Set a small number of outcome-oriented metrics before you build your factory. Define what success looks like in business terms, not content terms. Then build your production system to serve those outcomes, not to maximise the metrics that platforms are designed to show you. What shapes customer experience and brand perception is rarely the volume of content produced. It is the quality and consistency of the perspective behind it.

If you want a broader framework for thinking about brand strategy and positioning before you build your content system, the Brand Positioning and Archetypes hub covers the strategic layer that should inform every content decision you make.

About the Author

Keith Lacy is a marketing strategist and former agency CEO with 20+ years of experience across agency leadership, performance marketing, and commercial strategy. He writes The Marketing Juice to cut through the noise and share what works.

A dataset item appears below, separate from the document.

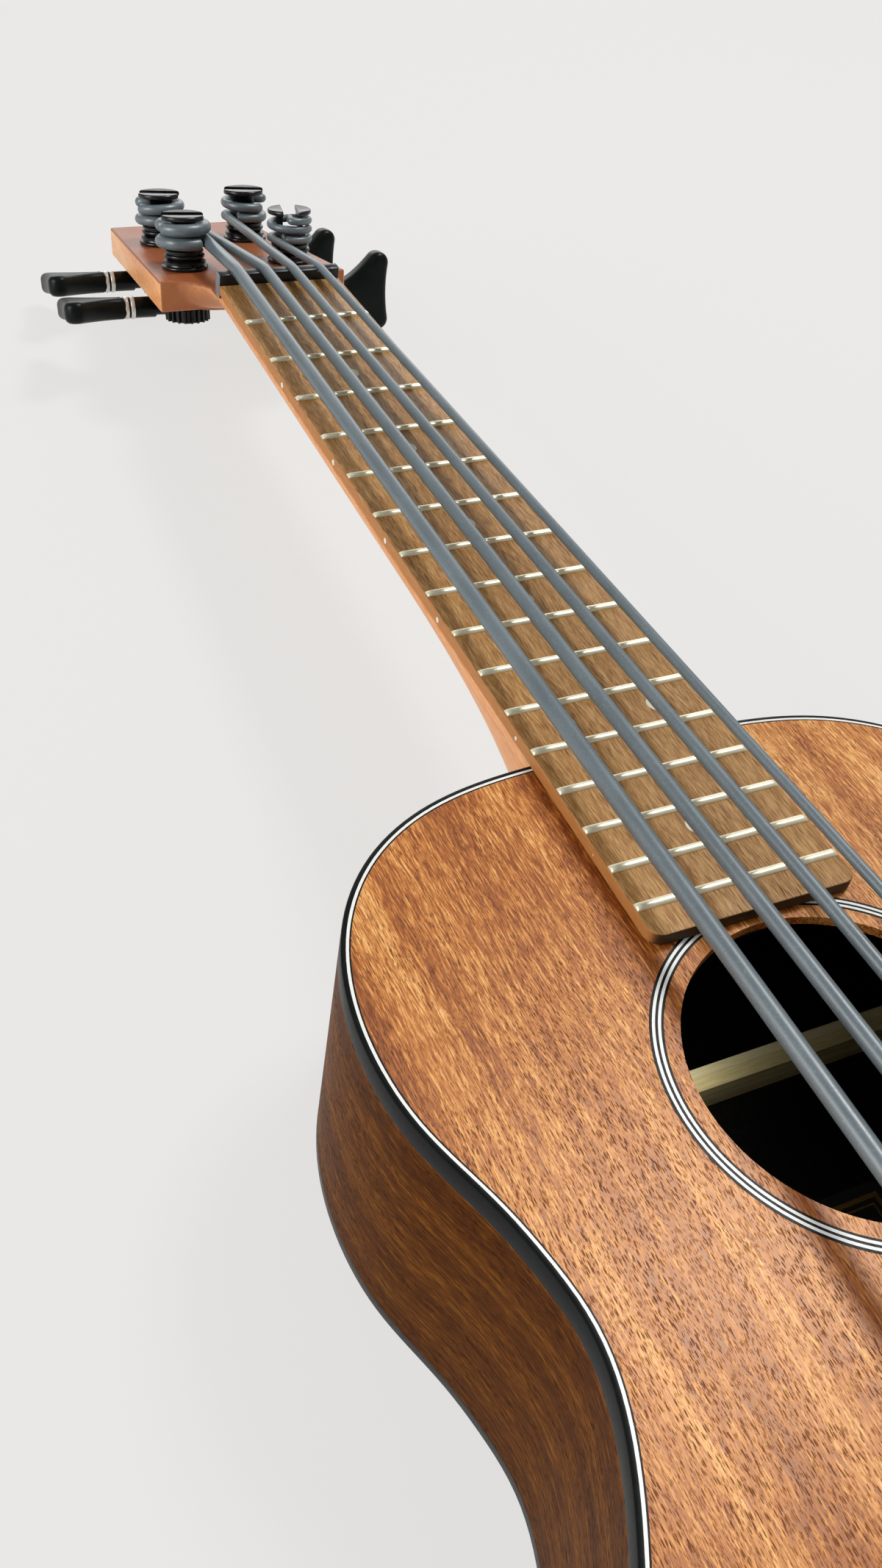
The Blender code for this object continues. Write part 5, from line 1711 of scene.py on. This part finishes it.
@dataclass
class StringSet:
    """The four strings, each from the bridge to its first turn round its post."""

    bench: Workbench
    hole_setback: float = 0.0125
    bridge_top: float = LAYOUT.top_plane + LAYOUT.seat + 0.0098
    tail: float = 0.0079
    first_turn: float = 304.0
    wound_turn: float = 330.0
    turn_steps: int = 60
    step_angle: float = 5.0
    sway: float = 0.00015
    lift: float = 0.0002
    slot_end: float = 0.001
    bends: tuple[float, ...] = (0.0, 0.003, 0.0045, 0.0042, 0.0)

    def build(self) -> None:
        """Make the strings and the turns that go round with the posts."""
        for index in range(len(LAYOUT.string_radii)):
            self._string(index)
            self._winding(index)

    def tangent(self, index: int) -> tuple[float, Vector]:
        """Angle on the post's circle, and the point, where a string first touches it.

        Args:
            index: The string's number, from 0.

        Returns:
            The angle and the point, in the headstock's frame.
        """
        x, y = LAYOUT.post_places()[index]
        nut = Vector((LAYOUT.nut_x(index), LAYOUT.nut_thickness, LAYOUT.nut_action))
        start = LAYOUT.head().inverted() @ nut
        away = Vector((start.x - x, start.y - y))
        radius = SIZES.circle(index)
        angle = atan2(away.y, away.x) + SIZES.wrap(index) * acos(radius / away.length)
        dx, dy = polar(radius, angle)
        return angle, Vector((x + dx, y + dy, SIZES.first_level(index)))

    def _string(self, index: int) -> None:
        """One string over saddle and nut to its post.

        Args:
            index: The string's number, from 0.
        """
        radius, x = LAYOUT.string_radii[index], LAYOUT.saddle_x(index)
        hole = -LAYOUT.scale_length - self.hole_setback
        angle, touch = self.tangent(index)
        head = LAYOUT.head()
        corners = [(x, hole, LAYOUT.top_plane - self.tail),
                   (x, hole + 0.0004, self.bridge_top + 0.4 * radius),
                   (x, -LAYOUT.scale_length, LAYOUT.saddle_action + radius + 0.0004),
                   (LAYOUT.nut_x(index), 0.55 * LAYOUT.nut_thickness,
                    LAYOUT.nut_action + radius + 0.0002),
                   head @ touch]
        path = softened(corners, self.bends)
        px, py = LAYOUT.post_places()[index]
        for i in range(1, self.turn_steps + 1):
            part = i / self.turn_steps
            turn = angle + SIZES.wrap(index) * radians(self.first_turn) * part
            dx, dy = polar(SIZES.circle(index) + self.sway * sin(5.0 * turn), turn)
            path.append(head @ Vector((px + dx, py + dy,
                                       touch.z + self.lift * sin(2.0 * turn))))
        mesh = tube(path, radius, INSTRUMENT)
        self.bench.place(f"rubber_string_{index + 1}", mesh, STRING_RUBBER, "rubber_string",
                         [f"string_{index + 1}"], sharp=60.0)

    def _winding(self, index: int) -> None:
        """The turns that move with the post and end in its slot.

        Args:
            index: The string's number, from 0.
        """
        radius, circle = LAYOUT.string_radii[index], SIZES.circle(index)
        x, y = LAYOUT.post_places()[index]
        low = SIZES.first_level(index) + 2.0 * radius + SIZES.running
        high = SIZES.last_level(index)
        room = (high - low) / (2.0 * radius + SIZES.running)
        sweep = max(radians(self.wound_turn), 2.0 * pi * room)
        slot = radians(SIZES.slot_angles[index])
        start = slot - SIZES.wrap(index) * sweep
        steps = int(degrees(sweep) / self.step_angle)
        path = []
        for i in range(steps + 1):
            turn = start + SIZES.wrap(index) * sweep * i / steps
            path.append(Vector((*polar(circle, turn), low + (high - low) * i / steps)))
        end = Vector((*polar(self.slot_end, slot), high))
        corner = Vector((*polar(circle, slot), high))
        path = path[:-3] + softened([path[-4], corner, end], (0.0, 0.9 * radius, 0.0))[1:]
        mesh = tube(path, radius, HEAD @ Matrix.Translation((x, y, 0.0)))
        self.bench.place(f"wound_turns_{index + 1}", mesh, STRING_RUBBER, "rubber_string",
                         [f"string_winding_{index + 1}"], f"post_{index + 1}", 60.0)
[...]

Frequently Asked Questions

What is a content factory approach for personal branding?
A content factory approach for personal branding is a systematic method for producing, repurposing, and distributing content at scale without losing voice consistency or creative quality. It separates idea generation, content production, and distribution into distinct operational layers, each with its own process and cadence, rather than treating content creation as a single ad hoc activity.
How does the pillar-and-spoke model work for personal brand content?
The pillar-and-spoke model involves creating one substantial piece of content, such as a long-form article, podcast episode, or detailed video, and then extracting multiple smaller pieces from it for different channels and formats. The pillar content needs to be substantive enough to fragment meaningfully. A thin original piece produces thin derivative content. The model works best when the pillar contains several distinct arguments or insights that can each stand alone in a shorter format.
Should I use a ghostwriter for my personal brand content?
Bringing in support for personal brand content is legitimate if you protect the right things. The thinking, the opinions, and the raw ideas should remain yours. What you can reasonably outsource is the production work: editing, formatting, scheduling, transcription, and clipping. When someone else generates your ideas and writes your first drafts entirely, the content tends to lose the specificity and rough edges that make a personal brand distinctive. Audiences may not be able to identify this explicitly, but they tend to feel it over time.
How many channels should a personal brand publish on?
Fewer channels done well consistently outperforms many channels done poorly. The right number depends on where your target audience actually spends time in a professional context and where your content format fits naturally. For most professionals building a personal brand with a commercial purpose, two to three channels is a realistic and effective scope. Adding more channels without proportionally increasing production capacity just dilutes the quality and consistency of what you publish on each one.
How do you measure whether a personal brand content strategy is working?
The most reliable indicators are downstream of content metrics. Are inbound enquiries referencing your content? Are the right people, those whose attention is commercially valuable, engaging with what you publish? Are speaking invitations, partnership requests, or media enquiries increasing? Follower counts and impression figures measure attention, not outcomes. Define what success looks like in business terms before you build your content system, and use those definitions to evaluate performance rather than the metrics that platforms surface by default.